— WRITTEN TASK —
Set down the material exactly as given, please, from its first line through the line that includes "from math import".
* * * *
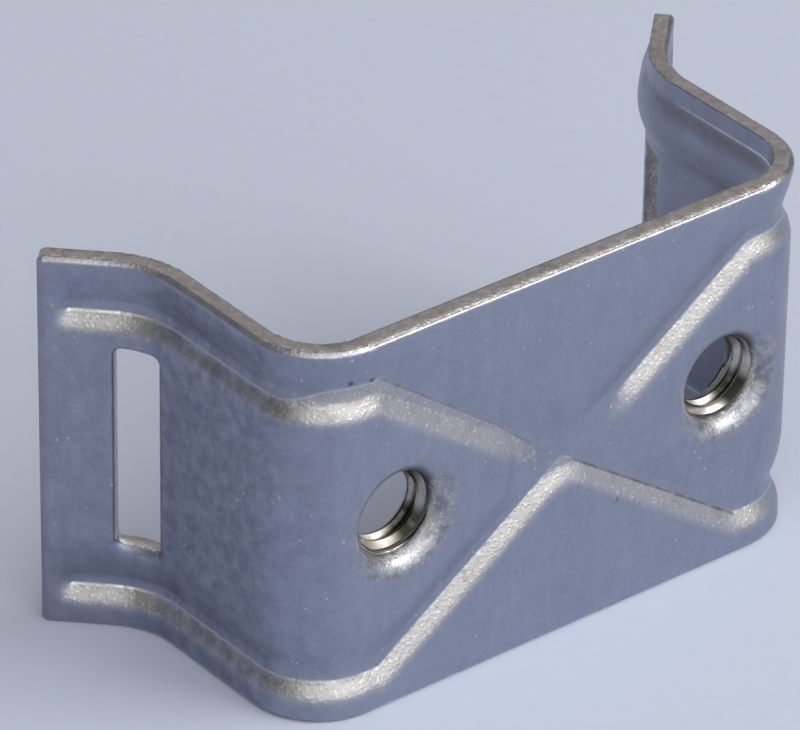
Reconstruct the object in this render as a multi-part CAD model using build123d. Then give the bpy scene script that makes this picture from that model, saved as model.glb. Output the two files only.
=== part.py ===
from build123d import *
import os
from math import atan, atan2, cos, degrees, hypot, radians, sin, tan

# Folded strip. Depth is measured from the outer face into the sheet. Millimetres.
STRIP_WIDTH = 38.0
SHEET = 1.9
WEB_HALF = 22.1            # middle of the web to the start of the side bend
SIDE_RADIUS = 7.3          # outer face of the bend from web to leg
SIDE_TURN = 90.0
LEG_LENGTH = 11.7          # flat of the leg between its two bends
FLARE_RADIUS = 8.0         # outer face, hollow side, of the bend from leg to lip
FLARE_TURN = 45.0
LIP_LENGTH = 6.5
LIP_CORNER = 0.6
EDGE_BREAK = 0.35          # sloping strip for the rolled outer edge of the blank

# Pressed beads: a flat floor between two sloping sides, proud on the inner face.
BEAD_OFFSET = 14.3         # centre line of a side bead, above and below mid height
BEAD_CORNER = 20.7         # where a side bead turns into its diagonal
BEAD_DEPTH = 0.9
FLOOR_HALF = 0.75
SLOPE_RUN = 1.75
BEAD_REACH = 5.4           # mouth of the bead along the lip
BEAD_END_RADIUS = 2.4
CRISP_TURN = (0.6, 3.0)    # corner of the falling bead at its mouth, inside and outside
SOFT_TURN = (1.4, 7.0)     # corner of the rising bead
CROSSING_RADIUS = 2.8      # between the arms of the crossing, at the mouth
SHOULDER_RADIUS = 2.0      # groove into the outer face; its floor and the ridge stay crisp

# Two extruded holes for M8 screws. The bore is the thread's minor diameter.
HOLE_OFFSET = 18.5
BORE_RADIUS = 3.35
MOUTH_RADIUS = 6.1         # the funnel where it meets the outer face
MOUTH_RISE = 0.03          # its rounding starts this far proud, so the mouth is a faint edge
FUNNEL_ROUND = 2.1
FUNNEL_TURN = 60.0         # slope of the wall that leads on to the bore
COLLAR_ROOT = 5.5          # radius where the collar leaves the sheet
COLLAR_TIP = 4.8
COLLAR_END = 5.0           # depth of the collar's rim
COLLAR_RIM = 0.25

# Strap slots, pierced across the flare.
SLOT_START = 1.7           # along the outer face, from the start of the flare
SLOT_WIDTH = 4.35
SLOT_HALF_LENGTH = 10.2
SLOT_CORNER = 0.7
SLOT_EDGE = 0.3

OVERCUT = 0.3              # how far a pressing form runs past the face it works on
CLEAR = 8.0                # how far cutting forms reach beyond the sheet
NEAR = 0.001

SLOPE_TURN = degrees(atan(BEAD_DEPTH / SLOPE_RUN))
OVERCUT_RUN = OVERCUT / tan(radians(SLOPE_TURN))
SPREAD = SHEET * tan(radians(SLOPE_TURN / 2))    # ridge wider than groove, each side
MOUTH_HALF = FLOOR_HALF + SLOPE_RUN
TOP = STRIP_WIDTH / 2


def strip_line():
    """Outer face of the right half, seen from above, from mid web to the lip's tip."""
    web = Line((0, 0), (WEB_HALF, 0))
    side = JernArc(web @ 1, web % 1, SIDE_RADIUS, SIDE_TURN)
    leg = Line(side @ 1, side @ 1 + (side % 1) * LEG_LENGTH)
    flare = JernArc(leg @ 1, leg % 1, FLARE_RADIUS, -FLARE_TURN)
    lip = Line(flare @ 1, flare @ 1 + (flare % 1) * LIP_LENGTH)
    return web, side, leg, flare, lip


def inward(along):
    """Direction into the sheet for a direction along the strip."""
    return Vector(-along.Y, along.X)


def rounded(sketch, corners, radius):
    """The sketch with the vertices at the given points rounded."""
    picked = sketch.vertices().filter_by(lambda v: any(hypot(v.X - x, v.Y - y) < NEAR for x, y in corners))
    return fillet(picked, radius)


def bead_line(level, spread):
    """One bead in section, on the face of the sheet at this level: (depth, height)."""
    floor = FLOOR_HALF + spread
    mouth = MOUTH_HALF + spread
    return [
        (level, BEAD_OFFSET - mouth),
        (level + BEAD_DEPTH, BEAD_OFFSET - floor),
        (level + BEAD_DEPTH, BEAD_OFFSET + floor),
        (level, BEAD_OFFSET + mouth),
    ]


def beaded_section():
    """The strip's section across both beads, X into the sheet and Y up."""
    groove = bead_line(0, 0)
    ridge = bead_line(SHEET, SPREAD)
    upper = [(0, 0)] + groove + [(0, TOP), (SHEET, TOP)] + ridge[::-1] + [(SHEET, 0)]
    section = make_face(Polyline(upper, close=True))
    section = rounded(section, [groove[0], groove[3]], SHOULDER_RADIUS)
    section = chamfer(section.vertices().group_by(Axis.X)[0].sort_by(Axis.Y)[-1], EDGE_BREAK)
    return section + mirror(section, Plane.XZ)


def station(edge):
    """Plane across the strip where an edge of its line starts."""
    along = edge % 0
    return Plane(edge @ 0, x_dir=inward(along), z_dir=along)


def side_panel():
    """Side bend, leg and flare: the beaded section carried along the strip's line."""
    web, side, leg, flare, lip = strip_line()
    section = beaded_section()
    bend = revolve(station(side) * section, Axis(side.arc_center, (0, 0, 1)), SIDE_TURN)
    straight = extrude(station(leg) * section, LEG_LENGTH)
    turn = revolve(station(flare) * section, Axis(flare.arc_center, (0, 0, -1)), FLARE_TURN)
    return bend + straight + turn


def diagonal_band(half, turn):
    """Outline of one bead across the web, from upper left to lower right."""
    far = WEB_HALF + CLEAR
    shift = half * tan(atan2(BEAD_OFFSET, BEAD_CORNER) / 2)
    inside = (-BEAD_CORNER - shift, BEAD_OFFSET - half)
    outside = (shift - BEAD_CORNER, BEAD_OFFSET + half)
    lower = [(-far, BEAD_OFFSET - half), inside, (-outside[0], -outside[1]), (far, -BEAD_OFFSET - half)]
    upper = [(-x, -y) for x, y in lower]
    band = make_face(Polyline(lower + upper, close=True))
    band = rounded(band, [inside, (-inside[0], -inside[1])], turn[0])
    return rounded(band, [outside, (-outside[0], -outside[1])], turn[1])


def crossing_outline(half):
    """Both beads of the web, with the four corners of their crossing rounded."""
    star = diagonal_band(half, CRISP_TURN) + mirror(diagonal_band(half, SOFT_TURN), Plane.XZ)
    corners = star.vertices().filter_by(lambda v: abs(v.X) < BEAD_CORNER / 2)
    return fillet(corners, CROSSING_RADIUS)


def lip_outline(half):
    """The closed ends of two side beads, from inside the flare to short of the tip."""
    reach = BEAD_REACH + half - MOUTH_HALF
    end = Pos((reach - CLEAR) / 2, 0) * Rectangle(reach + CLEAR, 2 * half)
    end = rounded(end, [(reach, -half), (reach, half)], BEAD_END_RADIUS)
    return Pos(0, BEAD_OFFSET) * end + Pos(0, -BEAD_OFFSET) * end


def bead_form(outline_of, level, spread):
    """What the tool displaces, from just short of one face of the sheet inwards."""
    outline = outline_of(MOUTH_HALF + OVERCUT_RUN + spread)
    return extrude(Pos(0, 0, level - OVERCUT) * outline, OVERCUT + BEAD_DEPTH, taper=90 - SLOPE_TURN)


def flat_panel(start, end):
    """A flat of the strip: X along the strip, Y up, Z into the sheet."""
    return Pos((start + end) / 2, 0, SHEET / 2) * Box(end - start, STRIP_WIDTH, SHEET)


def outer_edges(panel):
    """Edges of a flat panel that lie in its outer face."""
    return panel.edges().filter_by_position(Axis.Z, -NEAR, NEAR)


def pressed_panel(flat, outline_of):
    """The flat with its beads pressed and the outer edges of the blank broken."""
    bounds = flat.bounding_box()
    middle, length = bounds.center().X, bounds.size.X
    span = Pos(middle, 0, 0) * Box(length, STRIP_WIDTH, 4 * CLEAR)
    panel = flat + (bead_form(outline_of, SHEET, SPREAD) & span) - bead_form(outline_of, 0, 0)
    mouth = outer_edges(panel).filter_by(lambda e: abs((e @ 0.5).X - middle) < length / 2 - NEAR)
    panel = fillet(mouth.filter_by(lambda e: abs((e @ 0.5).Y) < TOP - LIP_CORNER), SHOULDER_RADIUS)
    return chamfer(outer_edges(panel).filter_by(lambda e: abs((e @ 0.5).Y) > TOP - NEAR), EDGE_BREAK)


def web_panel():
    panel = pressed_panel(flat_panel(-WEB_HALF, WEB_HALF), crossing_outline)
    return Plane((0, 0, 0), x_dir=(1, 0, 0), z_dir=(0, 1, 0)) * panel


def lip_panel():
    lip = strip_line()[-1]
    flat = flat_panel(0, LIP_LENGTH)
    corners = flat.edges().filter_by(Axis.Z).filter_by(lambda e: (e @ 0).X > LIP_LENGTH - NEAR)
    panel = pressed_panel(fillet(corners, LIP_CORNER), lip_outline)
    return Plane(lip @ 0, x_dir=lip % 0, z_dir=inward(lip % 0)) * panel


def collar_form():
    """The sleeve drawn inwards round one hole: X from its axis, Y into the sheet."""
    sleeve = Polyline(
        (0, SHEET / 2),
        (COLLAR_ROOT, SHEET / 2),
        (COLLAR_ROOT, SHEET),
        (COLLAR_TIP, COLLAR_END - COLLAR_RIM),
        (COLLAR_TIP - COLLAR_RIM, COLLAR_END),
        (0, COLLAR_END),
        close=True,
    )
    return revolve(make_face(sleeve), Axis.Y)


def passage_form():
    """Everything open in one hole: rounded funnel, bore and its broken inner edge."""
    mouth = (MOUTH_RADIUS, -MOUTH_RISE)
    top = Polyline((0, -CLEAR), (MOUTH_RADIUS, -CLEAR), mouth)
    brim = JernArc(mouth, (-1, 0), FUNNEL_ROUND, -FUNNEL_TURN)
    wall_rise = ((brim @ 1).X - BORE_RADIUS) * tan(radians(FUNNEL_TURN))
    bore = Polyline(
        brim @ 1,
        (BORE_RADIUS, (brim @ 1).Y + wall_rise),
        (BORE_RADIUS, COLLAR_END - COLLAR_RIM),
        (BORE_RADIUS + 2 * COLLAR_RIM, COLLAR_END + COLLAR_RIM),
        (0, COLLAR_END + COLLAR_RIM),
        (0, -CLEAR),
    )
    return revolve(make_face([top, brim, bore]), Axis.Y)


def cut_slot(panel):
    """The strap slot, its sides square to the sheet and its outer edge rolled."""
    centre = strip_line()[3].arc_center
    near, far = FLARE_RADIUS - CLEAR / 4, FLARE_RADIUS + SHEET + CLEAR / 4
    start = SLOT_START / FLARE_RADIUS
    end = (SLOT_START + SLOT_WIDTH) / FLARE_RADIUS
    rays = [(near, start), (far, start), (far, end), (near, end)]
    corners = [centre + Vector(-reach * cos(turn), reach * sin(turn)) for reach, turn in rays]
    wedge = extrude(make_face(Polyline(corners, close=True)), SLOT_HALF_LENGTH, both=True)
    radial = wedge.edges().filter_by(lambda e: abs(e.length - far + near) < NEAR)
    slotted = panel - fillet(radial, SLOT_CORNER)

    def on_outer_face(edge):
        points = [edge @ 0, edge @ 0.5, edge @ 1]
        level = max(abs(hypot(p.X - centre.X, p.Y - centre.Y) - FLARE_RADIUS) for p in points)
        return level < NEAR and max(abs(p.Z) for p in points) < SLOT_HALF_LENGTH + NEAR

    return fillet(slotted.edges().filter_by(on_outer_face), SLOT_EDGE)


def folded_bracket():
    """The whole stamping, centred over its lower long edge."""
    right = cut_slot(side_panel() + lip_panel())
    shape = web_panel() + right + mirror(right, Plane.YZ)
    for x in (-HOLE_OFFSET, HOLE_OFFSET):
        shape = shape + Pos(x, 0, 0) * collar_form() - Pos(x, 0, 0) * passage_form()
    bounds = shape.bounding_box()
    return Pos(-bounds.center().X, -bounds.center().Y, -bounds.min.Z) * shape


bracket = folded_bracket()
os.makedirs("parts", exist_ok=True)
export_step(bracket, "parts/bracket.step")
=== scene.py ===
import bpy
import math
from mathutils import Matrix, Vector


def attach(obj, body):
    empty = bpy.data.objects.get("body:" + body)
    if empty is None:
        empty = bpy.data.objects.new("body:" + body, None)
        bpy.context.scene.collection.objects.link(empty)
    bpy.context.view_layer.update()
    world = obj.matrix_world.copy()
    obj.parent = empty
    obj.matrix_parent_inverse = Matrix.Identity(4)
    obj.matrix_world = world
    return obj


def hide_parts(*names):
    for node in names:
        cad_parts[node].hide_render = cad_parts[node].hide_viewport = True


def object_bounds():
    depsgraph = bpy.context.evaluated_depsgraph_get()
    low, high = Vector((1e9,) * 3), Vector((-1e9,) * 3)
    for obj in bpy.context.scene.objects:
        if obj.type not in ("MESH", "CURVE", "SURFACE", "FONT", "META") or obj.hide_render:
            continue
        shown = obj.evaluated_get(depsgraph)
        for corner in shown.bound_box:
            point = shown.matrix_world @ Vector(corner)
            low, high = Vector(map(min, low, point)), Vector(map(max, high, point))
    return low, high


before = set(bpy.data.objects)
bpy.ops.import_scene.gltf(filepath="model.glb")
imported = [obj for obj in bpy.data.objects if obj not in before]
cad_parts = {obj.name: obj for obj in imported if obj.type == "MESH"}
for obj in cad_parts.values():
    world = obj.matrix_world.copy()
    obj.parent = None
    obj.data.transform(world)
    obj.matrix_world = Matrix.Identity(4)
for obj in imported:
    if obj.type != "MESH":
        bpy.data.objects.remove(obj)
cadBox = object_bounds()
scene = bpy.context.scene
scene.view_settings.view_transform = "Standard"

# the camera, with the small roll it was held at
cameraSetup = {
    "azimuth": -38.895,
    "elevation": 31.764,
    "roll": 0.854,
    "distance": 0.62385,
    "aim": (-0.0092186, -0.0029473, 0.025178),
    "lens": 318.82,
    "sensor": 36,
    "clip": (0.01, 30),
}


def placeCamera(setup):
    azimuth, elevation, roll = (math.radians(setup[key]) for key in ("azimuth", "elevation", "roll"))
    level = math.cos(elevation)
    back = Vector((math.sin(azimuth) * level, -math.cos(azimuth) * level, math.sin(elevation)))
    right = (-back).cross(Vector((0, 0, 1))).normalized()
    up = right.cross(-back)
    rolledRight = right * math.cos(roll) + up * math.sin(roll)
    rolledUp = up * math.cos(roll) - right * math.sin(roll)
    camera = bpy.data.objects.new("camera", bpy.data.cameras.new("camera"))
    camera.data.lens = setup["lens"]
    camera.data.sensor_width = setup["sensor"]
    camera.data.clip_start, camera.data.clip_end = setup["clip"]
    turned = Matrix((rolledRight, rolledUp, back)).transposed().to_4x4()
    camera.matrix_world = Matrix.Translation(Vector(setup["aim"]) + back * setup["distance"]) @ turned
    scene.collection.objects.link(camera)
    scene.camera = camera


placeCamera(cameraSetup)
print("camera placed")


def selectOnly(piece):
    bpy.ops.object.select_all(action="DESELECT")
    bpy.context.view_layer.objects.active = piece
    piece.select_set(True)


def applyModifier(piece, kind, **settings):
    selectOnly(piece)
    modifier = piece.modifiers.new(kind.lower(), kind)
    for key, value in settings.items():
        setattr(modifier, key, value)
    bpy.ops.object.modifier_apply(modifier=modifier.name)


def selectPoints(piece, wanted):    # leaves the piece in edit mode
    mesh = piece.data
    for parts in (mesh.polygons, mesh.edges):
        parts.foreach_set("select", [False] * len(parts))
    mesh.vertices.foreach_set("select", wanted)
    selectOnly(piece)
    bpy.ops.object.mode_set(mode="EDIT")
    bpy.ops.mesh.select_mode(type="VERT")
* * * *
— IN RESPONSE —
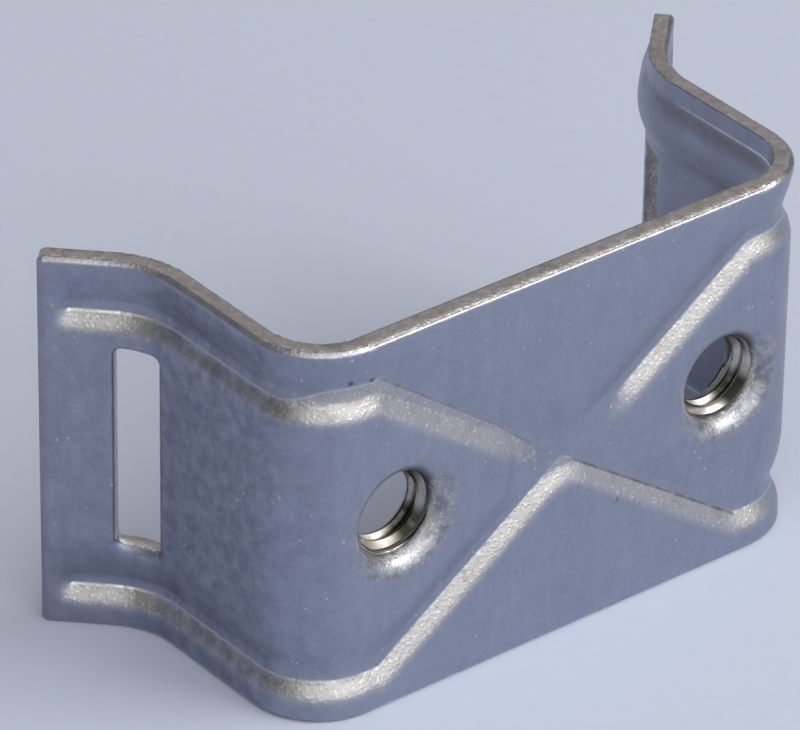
Reconstruct the object in this render as a multi-part CAD model using build123d. Then give the bpy scene script that makes this picture from that model, saved as model.glb. Output the two files only.
=== part.py ===
from build123d import *
import os
from math import atan, atan2, cos, degrees, hypot, radians, sin, tan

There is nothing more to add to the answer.